For the poorest migrants from Central America, traveling north can mean riding on the top of a freight train that runs north through Mexico. Dubbed "La Bestia," or "The Beast," the train has a reputation for maiming its riders as they get on and off. Migrants also need to worry about getting robbed or raped by other riders. Even after a robbery, an unauthorized Central American migrant might be leery of going to the Mexican police for help.
The more money you have, the more comfortable you can travel. A bus ride or even a flight to the border would minimize the risk that other migrants face riding on top of a train, but for those without financial resources, that's not an option.
Anyone traveling outside their home country might be concerned about a health problem cropping up.
But the risk increases when you factor in the nature of trying to cross into the U.S. illegally. Whether you're with a coyote, in an unguided group or alone, you'll likely want to cross in a secluded area to avoid detection.

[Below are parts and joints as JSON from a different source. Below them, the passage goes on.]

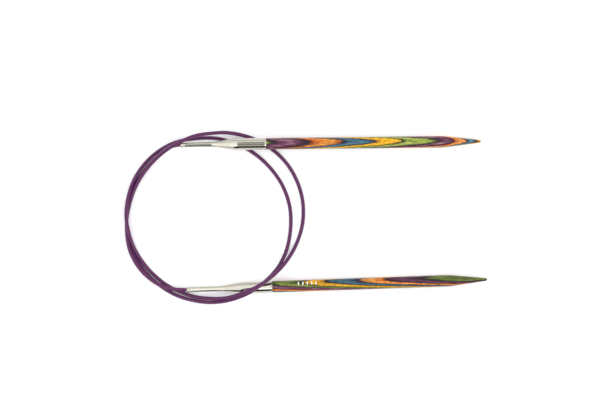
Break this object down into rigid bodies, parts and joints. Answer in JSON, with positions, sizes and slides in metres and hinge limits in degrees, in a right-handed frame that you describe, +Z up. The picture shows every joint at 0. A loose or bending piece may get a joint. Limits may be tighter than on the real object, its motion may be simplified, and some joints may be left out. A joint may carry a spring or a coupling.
{
  "type": "circular knitting needle",
  "caption": "Fixed circular knitting needle with rigid laminated-wood tips, swaged metal ferrules and a flexible nylon cord, laid flat in loose loops.",
  "frame": {"origin": "on the table, under the middle of the box round both needles without the cord", "axes": "+X from the ferrules towards the tips, +Y from needle B towards needle A, +Z up from the table"},
  "size_m": [0.1577, 0.0752, 0.0088],
  "materials": {
    "wood_green": "dyed birch veneer, satin lacquer",
    "wood_purple": "dyed birch veneer, satin lacquer",
    "wood_orange": "dyed birch veneer, satin lacquer",
    "wood_blue": "dyed birch veneer, satin lacquer",
    "wood_yellow": "dyed birch veneer, satin lacquer",
    "nickel": "polished nickel plate",
    "nylon": "smooth extruded monofilament, soft gloss"
  },
  "bodies": {
    "cord_loops": {"cord_loops": "nylon"},
    "lead_a": {"cord_lead_a": "nylon"},
    "lead_b": {"cord_lead_b": "nylon"},
    "needle_a": {"needle_a_ferrule": "nickel", "needle_a_cord_end": "nylon", "needle_a_ply_01_green": "wood_green", "needle_a_ply_02_purple": "wood_purple", "needle_a_ply_03_orange": "wood_orange", "needle_a_ply_04_blue": "wood_blue", "needle_a_ply_05_yellow": "wood_yellow", "needle_a_ply_06_green": "wood_green", "needle_a_ply_07_purple": "wood_purple", "needle_a_ply_08_orange": "wood_orange", "needle_a_ply_09_blue": "wood_blue", "needle_a_ply_10_yellow": "wood_yellow", "needle_a_ply_11_green": "wood_green", "needle_a_ply_12_purple": "wood_purple"},
    "needle_b": {"needle_b_ferrule": "nickel", "needle_b_cord_end": "nylon", "needle_b_ply_01_green": "wood_green", "needle_b_ply_02_purple": "wood_purple", "needle_b_ply_03_orange": "wood_orange", "needle_b_ply_04_blue": "wood_blue", "needle_b_ply_05_yellow": "wood_yellow", "needle_b_ply_06_green": "wood_green", "needle_b_ply_07_purple": "wood_purple", "needle_b_ply_08_orange": "wood_orange", "needle_b_ply_09_blue": "wood_blue", "needle_b_ply_10_yellow": "wood_yellow", "needle_b_ply_11_green": "wood_green", "needle_b_ply_12_purple": "wood_purple"}
  },
  "joints": [
    {"name": "needle_a_swing", "type": "hinge", "parent": "cord_loops", "child": "lead_a", "pos_m": [-0.07212, 0.02869, 0.0052], "axis": [0, 0, 1], "range_deg": [-20, 5], "stiffness_Nm_per_rad": 0.02},
    {"name": "needle_a_roll", "type": "hinge", "parent": "lead_a", "child": "needle_a", "pos_m": [-0.0665, 0.0304, 0.0059], "axis": [0.9995, 0.0119, -0.0297], "range_deg": [-180, 180], "stiffness_Nm_per_rad": 0.0005},
    {"name": "needle_b_swing", "type": "hinge", "parent": "cord_loops", "child": "lead_b", "pos_m": [-0.06979, -0.03232, 0.00259], "axis": [0, 0, 1], "range_deg": [-3, 3], "stiffness_Nm_per_rad": 0.02},
    {"name": "needle_b_roll", "type": "hinge", "parent": "lead_b", "child": "needle_b", "pos_m": [-0.0638, -0.0326, 0.00253], "axis": [0.9994, 0.0344, 0], "range_deg": [-180, 180], "stiffness_Nm_per_rad": 0.0005}
  ]
}
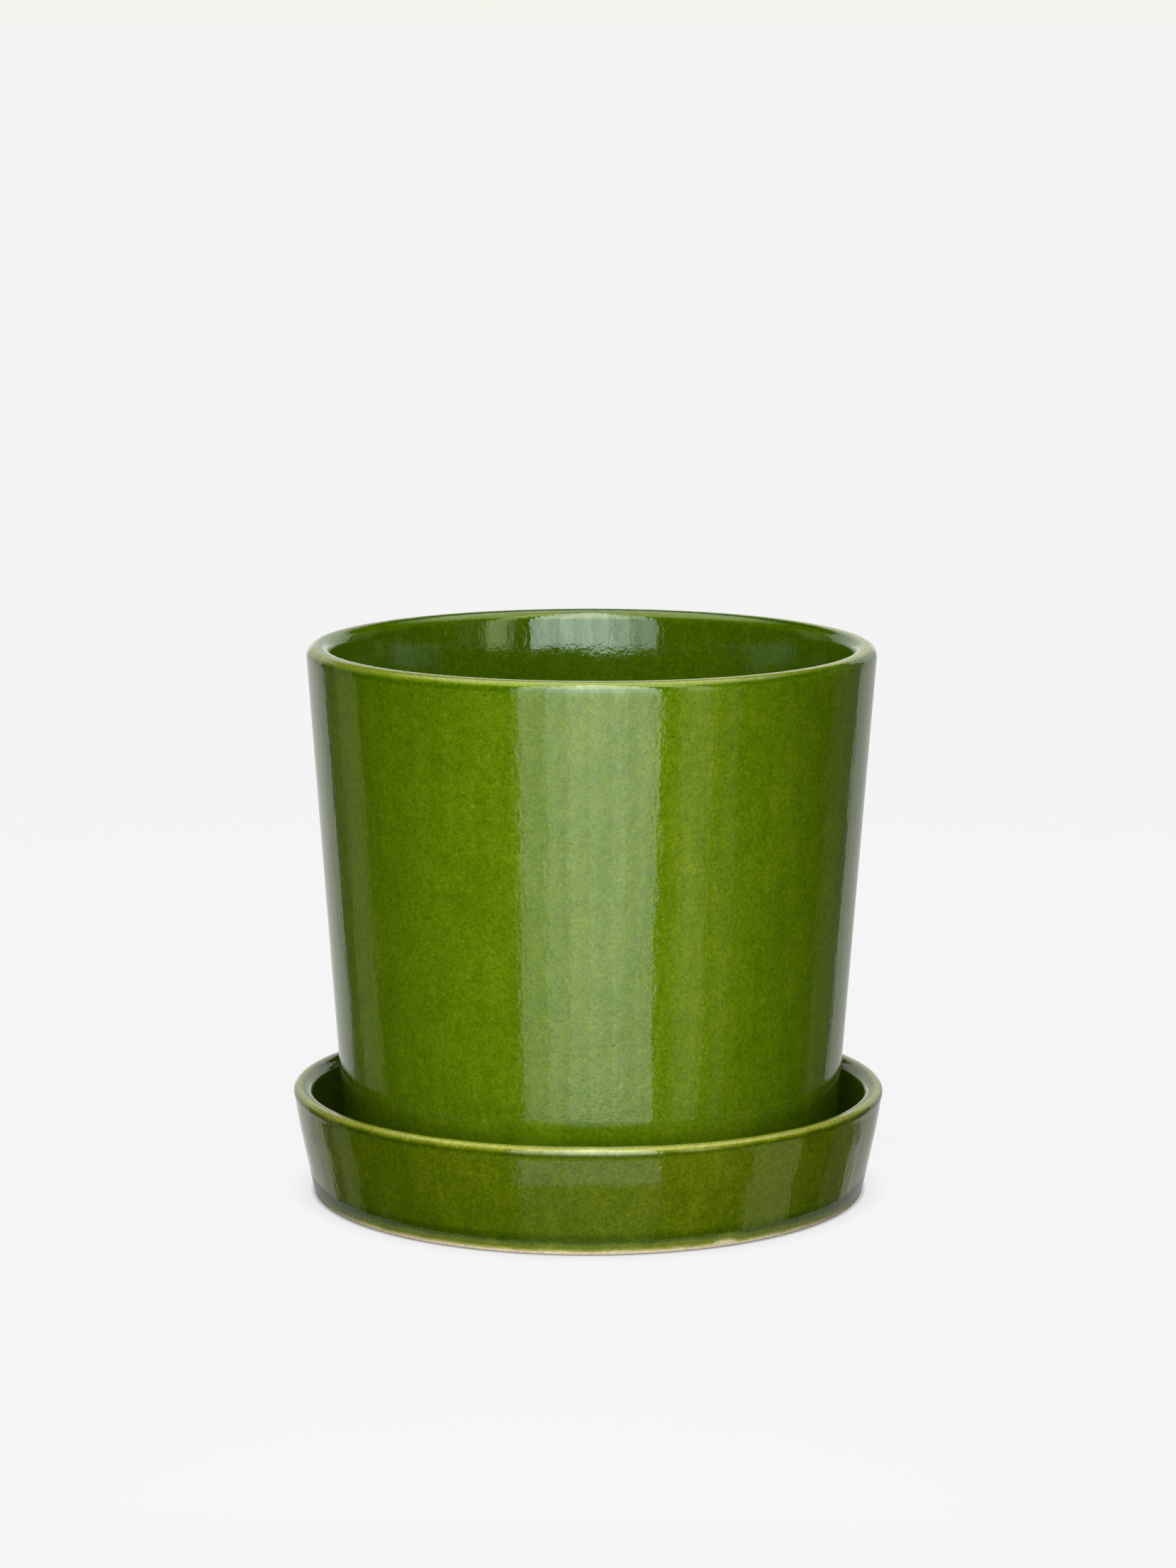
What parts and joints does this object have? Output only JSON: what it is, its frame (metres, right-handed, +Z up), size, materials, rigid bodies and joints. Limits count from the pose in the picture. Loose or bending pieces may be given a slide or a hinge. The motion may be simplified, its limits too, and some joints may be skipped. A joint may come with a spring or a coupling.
{
  "type": "plant pot",
  "caption": "Glazed terracotta plant pot with gently flared walls and a drain hole, standing in its own flared saucer.",
  "frame": {"origin": "middle of the saucer's foot, on the surface it stands on", "axes": "+Z up along the common axis of the pot and saucer; both are round about Z, and +Y is through one of the pot's drain notches, away from the viewer"},
  "size_m": [0.1886, 0.1886, 0.176],
  "materials": {
    "saucer_glaze": "gloss transparent olive-green glaze over pale terracotta, thin and yellow on the rim, bare clay under the foot",
    "pot_glaze": "gloss transparent olive-green glaze over pale terracotta, thin and yellow on the rim, bare clay under the foot"
  },
  "bodies": {
    "saucer": {"saucer": "saucer_glaze"},
    "pot": {"pot": "pot_glaze"}
  },
  "joints": [
    {"name": "pot_lift", "type": "slide", "parent": "saucer", "child": "pot", "axis": [0, 0, 1], "range_m": [0, 0.06]}
  ]
}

The border around California is heavily secured, so that means crossing in via arid, remote parts of Arizona and Texas. That means when marching through the desert, a broken ankle can go from a minor injury to a fatality. Firsthand accounts from migrants included stories of people who are left behind when they are injured and can't keep up with the group. Add to this the temperature. In some areas, temperatures can soar during the day, but also plummet at night.
3. Food and Drink
When crossing the desert, dehydration can be a major concern. You can only carry so much, and it needs to last from when you enter the desert to when you leave.
If you get lost, you may suddenly find it takes days longer to cross than you had originally anticipated.
You might not find your bearings at all. Border Patrol finds the bodies of hundreds of migrants in the desert each year, and activists estimate that since 1994, there have been more than 6,000 deaths along the border.
The Arizona group No More Deaths has said the number could be five to 10 times higher, since the desert is so vast.
This impacts every aspect of your trip. If you have a good deal of money, you can travel more safely.
Think about it: with enough money, you're probably more likely to hire a lawyer, try to get a tourist visa, hop on a plane and enter legally.
But most migrants crossing the southwest border illegally are coming to the U.S. looking for work. So the amount of money they have available for the trip north is probably limited.
A coyote will help you cross into the U.S., but can cost thousands of dollars. Still, there's no guarantee the trip will be a success.